Among the entries below, extract exactly the lines that run from the one with "What OpenSCAD source builds the parts of this object? That" through the one with "label faces -Y.", both ends included.

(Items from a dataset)
▼

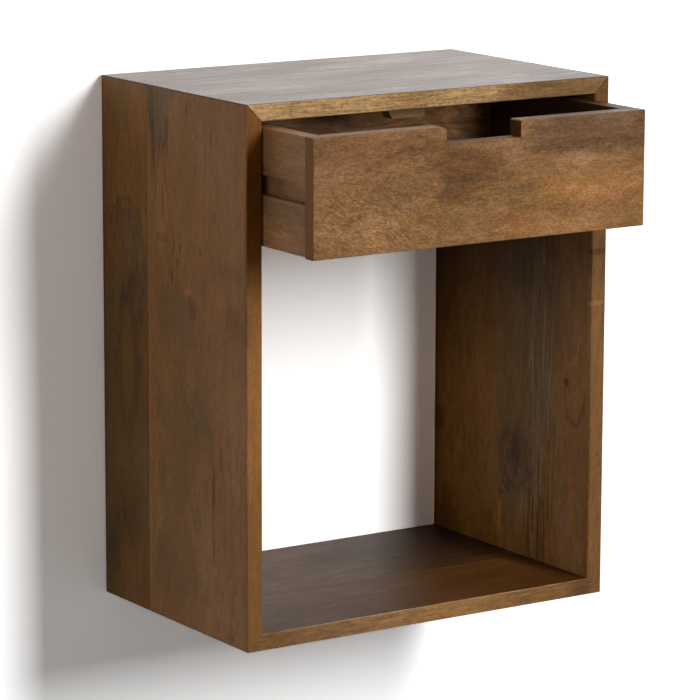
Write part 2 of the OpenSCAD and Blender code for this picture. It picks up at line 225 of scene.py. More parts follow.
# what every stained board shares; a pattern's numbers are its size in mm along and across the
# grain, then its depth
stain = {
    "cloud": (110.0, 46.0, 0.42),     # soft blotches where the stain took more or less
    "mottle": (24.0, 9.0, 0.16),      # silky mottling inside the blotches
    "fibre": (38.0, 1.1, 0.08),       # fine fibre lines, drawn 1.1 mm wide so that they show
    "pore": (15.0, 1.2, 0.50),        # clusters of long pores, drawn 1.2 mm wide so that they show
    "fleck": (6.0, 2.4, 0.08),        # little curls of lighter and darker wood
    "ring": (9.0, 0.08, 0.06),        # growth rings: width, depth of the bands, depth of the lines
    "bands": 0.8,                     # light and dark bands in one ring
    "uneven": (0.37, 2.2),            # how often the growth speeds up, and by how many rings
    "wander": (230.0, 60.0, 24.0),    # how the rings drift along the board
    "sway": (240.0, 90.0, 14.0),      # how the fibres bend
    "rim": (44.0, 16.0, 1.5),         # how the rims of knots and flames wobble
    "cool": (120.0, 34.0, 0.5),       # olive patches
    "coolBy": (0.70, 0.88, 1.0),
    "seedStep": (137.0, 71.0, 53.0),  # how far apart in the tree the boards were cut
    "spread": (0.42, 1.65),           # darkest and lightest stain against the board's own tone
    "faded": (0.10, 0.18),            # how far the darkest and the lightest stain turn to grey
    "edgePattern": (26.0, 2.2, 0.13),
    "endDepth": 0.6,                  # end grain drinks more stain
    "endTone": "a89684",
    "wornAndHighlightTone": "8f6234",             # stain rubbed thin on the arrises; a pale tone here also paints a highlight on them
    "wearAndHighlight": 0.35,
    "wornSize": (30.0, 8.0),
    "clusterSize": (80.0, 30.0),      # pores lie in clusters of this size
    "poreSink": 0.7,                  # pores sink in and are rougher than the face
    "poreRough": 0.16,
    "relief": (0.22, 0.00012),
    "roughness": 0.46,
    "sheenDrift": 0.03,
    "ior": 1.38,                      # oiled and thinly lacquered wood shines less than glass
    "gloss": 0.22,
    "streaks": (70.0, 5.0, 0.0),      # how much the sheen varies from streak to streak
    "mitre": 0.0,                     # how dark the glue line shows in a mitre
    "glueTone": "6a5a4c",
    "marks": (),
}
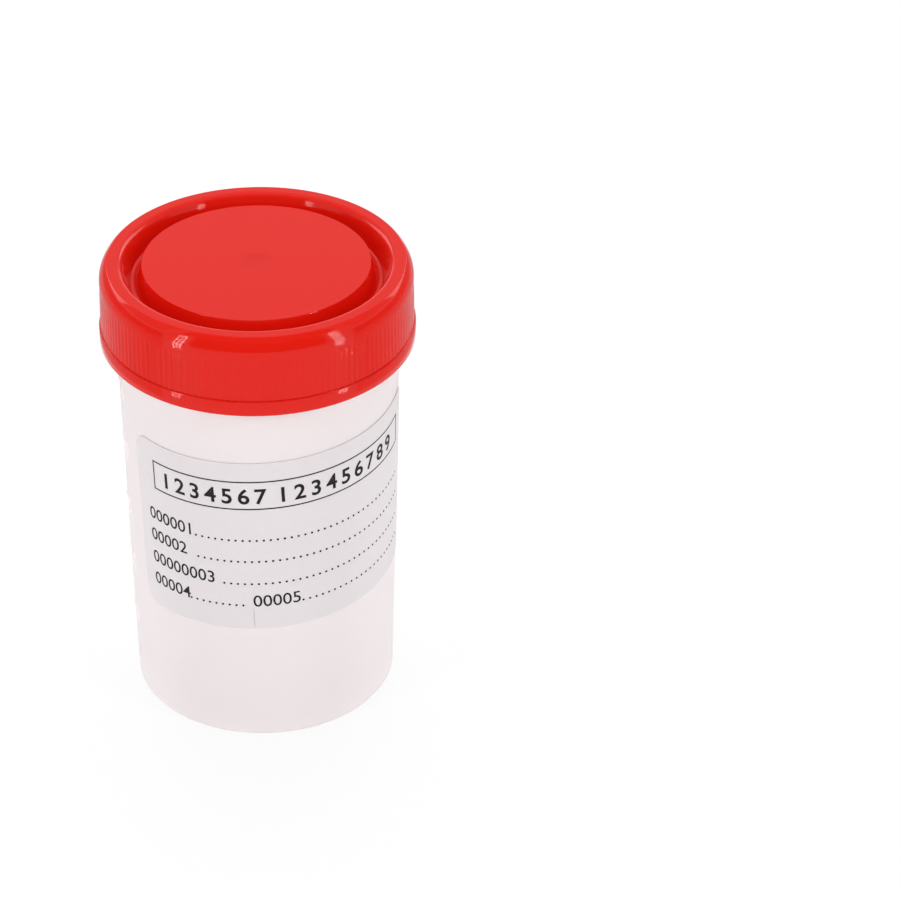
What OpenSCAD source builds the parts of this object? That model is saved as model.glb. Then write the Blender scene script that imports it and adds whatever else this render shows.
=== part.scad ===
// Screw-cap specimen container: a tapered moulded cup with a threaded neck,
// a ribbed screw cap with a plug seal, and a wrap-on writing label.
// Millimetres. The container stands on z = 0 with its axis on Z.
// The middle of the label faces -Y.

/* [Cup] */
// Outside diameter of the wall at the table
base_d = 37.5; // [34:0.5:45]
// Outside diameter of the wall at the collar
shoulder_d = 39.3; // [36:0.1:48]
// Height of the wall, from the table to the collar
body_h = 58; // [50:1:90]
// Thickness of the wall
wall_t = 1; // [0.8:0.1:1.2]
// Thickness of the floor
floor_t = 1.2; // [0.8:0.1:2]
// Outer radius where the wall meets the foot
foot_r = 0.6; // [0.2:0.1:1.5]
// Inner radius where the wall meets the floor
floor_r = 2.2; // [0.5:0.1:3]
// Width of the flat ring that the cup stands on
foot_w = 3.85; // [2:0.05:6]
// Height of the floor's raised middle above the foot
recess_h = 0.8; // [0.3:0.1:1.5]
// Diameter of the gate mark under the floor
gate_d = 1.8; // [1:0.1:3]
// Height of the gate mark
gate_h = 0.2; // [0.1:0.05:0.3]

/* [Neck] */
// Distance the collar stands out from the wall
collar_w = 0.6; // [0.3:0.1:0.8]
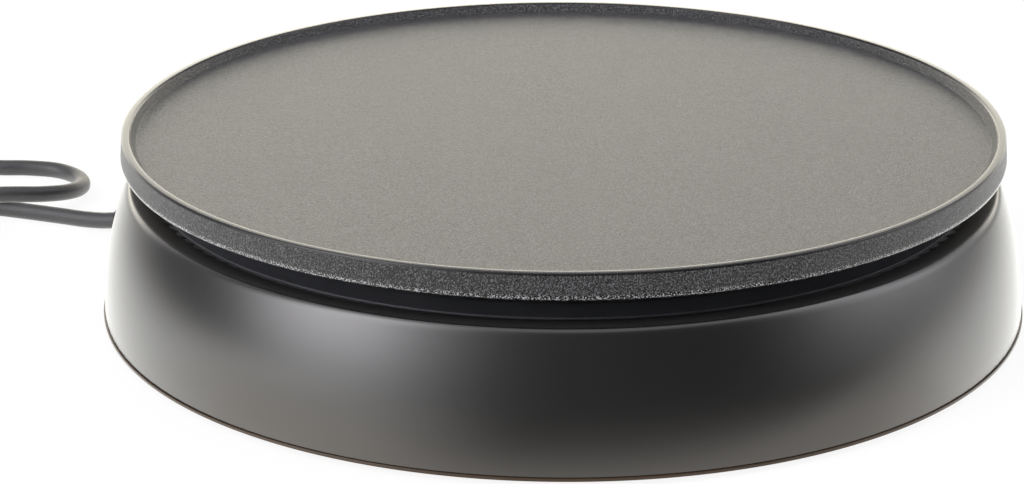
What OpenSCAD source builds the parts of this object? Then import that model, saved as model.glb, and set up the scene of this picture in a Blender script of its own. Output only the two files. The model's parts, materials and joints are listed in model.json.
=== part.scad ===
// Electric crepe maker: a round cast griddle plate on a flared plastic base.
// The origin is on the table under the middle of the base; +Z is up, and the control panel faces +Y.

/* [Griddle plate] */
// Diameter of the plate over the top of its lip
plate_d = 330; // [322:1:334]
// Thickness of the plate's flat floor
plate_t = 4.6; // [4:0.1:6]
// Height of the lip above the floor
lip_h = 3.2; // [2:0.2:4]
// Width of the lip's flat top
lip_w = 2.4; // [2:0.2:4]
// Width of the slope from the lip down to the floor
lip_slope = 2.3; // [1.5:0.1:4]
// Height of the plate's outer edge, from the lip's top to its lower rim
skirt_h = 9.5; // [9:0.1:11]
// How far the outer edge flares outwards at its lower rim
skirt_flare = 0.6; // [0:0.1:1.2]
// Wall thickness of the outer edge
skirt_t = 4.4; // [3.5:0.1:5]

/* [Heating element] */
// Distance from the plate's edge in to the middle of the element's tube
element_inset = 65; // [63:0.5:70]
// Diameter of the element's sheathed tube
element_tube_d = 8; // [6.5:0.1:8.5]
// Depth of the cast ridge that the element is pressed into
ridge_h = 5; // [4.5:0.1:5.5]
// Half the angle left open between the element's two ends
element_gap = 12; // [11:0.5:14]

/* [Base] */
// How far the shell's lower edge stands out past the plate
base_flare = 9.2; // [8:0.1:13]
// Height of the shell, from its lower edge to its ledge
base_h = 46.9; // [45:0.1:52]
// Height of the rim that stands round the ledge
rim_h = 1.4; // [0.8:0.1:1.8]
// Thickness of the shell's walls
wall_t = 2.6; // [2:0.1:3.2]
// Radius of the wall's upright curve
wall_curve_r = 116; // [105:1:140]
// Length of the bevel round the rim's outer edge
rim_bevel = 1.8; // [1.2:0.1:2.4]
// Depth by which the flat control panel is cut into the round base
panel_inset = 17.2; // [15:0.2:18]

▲

• _COMPLETE ANSWER_
What OpenSCAD source builds the parts of this object? That model is saved as model.glb. Then write the Blender scene script that imports it and adds whatever else this render shows.
=== part.scad ===
// Screw-cap specimen container: a tapered moulded cup with a threaded neck,
// a ribbed screw cap with a plug seal, and a wrap-on writing label.
// Millimetres. The container stands on z = 0 with its axis on Z.
// The middle of the label faces -Y.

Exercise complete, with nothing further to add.